Greece cherished two secrets: that of Eleusis and that of Sparta. Jacob Burckhardt came close to the secret of Sparta. With typical sobriety he comments: “Power can have a great mission on earth; for perhaps it is only on power, on a world protected by power, that superior civilizations can develop. But the power of Sparta seems to have come into being almost entirely for itself and for its own self-assertion, and its constant pathos was the enslavement of subject peoples and the extension of its own dominion as an end unto itself.”

As an end unto itself: how often we hear that expression, and always with a shiver, as when drawn to something dangerous: hoarding of money, dandyism, experimental research. But the first end unto itself was laconic, Spartan: the grim reticence of a power that devoured all, that saw nothing else, needed nothing else. The first self-sufficiency, first indifference toward everything that was not part of its own mechanism, the divine machine designed by a craftsman who has a name but no face: Lycurgus. The Spartan state subjected every form to itself, subordinated every usage to its own existence. This was the ancient and thoroughly modern philosophy that the Spartans tried so determinedly to hide by passing themselves off as ignorant warmongers. Otherwise their enemies might also have been seduced by this power-enhancing mechanism, which the Equals felt was invincible. And a sad contradiction that would be … The philosophy turned out to be the most effective weapon of war and self-preservation. And it was not discovered by the Athenians, as always too garrulous, vain, and distracted for that kind of thing. No, this philosophy was the Spartan discovery, one that rendered any other discovery, and above all any other philosophy, superfluous.

This explains the yawning depths of Socrates’ irony as he puts together an argument to counter Protagoras: “The greatest and most ancient of Greek philosophies is that of Crete and Sparta, and it is there that most of the earth’s sophists reside: but they deny it and pretend to be ignorant, so as not to stand out among the Greeks for their wisdom, but to appear to excel only in battle and courage, fearing that the others, were they to know what they are really good at, might set themselves the same goal: knowledge. Their sham takes in the admirers of Sparta in other cities, who thus butcher their ears to imitate them, put leather bands around their legs, go to gymnasiums and wear short tunics, imagining that these are the keys to Sparta’s supremacy among the Greeks. For their part, the Spartans, when they want to talk freely with their sophists and are tired of concealing their true selves, expel all the Spartophiles and other foreigners in the land, so as to be able to spend time with their sophists without any foreigners knowing; what’s more, they, like the Cretans, don’t let any of their young men travel to other cities, so that the teaching they have received cannot be spoiled.”

The old Plato of the Laws was still thinking of Sparta with obscure regret: “When I saw the organization we were discussing, I found it most beautiful.

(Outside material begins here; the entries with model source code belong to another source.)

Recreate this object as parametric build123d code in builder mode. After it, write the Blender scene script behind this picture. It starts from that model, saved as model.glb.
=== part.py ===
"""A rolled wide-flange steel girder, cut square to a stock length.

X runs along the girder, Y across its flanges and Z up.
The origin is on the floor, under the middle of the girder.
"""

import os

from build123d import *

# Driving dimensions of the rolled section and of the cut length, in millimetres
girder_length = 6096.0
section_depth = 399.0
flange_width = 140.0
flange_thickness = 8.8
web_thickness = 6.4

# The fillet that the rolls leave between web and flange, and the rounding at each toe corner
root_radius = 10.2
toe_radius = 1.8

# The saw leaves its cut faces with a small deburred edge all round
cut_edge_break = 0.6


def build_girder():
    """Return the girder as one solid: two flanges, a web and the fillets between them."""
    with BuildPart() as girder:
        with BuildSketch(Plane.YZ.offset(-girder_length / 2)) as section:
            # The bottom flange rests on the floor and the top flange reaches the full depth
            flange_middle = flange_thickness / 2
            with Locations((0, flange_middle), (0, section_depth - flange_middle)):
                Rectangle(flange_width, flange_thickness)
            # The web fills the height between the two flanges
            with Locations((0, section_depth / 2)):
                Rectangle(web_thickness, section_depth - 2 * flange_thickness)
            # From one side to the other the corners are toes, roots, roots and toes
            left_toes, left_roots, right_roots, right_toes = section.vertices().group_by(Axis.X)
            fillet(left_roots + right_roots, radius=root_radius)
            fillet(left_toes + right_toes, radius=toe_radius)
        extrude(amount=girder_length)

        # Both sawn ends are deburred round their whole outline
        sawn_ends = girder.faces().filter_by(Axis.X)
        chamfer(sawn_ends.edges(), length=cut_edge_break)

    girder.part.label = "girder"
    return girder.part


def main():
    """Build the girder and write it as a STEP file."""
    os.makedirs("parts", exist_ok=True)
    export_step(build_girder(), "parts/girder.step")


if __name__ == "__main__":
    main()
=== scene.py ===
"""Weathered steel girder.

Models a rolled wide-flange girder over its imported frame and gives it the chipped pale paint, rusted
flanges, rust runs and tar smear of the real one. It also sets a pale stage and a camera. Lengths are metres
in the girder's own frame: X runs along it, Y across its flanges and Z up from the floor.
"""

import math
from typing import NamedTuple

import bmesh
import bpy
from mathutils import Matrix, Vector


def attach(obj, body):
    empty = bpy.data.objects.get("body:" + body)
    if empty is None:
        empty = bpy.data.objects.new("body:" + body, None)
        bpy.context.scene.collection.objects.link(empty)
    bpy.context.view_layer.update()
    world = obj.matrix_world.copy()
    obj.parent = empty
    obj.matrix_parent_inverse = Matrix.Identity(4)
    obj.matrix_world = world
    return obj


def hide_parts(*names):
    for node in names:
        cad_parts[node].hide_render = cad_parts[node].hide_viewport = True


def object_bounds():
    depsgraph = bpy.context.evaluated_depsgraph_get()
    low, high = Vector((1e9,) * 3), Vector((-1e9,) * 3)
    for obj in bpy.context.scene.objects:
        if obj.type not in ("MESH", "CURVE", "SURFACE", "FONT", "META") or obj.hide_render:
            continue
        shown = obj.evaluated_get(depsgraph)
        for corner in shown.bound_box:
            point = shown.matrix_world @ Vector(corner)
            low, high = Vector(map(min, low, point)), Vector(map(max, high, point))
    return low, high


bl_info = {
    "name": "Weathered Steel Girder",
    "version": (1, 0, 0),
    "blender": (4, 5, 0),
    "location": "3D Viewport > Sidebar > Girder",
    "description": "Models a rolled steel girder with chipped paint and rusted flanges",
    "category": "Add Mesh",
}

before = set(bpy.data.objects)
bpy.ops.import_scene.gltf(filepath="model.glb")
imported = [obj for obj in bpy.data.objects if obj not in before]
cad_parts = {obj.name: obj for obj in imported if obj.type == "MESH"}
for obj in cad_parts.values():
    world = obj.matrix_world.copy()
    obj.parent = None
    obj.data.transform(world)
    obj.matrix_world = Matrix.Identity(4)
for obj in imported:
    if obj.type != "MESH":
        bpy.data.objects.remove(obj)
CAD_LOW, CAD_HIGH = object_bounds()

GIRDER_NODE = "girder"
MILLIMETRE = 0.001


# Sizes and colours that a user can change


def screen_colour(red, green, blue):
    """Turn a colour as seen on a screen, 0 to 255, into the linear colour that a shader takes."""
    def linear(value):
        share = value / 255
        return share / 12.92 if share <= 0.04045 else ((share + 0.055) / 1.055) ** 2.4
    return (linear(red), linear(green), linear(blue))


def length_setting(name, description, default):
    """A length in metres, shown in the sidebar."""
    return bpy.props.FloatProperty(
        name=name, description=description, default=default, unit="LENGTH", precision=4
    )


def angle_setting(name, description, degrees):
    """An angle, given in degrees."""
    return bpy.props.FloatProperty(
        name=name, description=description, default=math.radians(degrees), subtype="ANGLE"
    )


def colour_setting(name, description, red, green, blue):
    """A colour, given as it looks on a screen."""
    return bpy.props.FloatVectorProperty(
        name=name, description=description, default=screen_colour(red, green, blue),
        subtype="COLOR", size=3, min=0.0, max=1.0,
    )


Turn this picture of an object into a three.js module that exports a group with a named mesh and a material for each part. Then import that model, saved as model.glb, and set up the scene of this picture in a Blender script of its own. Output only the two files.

If the Greeks had had it, it would, as I said, have been a marvelous possession, if someone had been able to use it in an attractive way.” What comes through these words is the dawning fallacy of the technical, the illusion that one might set up a perfect mechanism and deploy it for the Good. The point is that the Spartan mechanism was based on the exclusion of every Good that was not part of its own operations.

Everything repeats itself, everything comes back again, but always with some slight twist in its meaning: in the modern age the group of initiates becomes the police force. And there is always some tiny territory untouched by the anthropologists’ fine-tooth comb that survives, like an archaic island, in the modern world: thus it is that in antiquity we come across the emissaries of a reality that was to unfold more than two thousand years later.

Part of a Spartan’s training was the exercise known as the krypteía: “It was organized as follows. The commanders of the young men would from time to time send off into the country, some in one direction, some in another, those young men who seemed smartest. They would be armed with daggers and supplied with basic rations, but nothing else. During the day they would fan out into uncharted territory, find a place to hide and rest there; at night they came down onto the roads and, if they found a helot, would cut his throat. Often they would organize forays into the fields and kill the biggest and strongest helots.”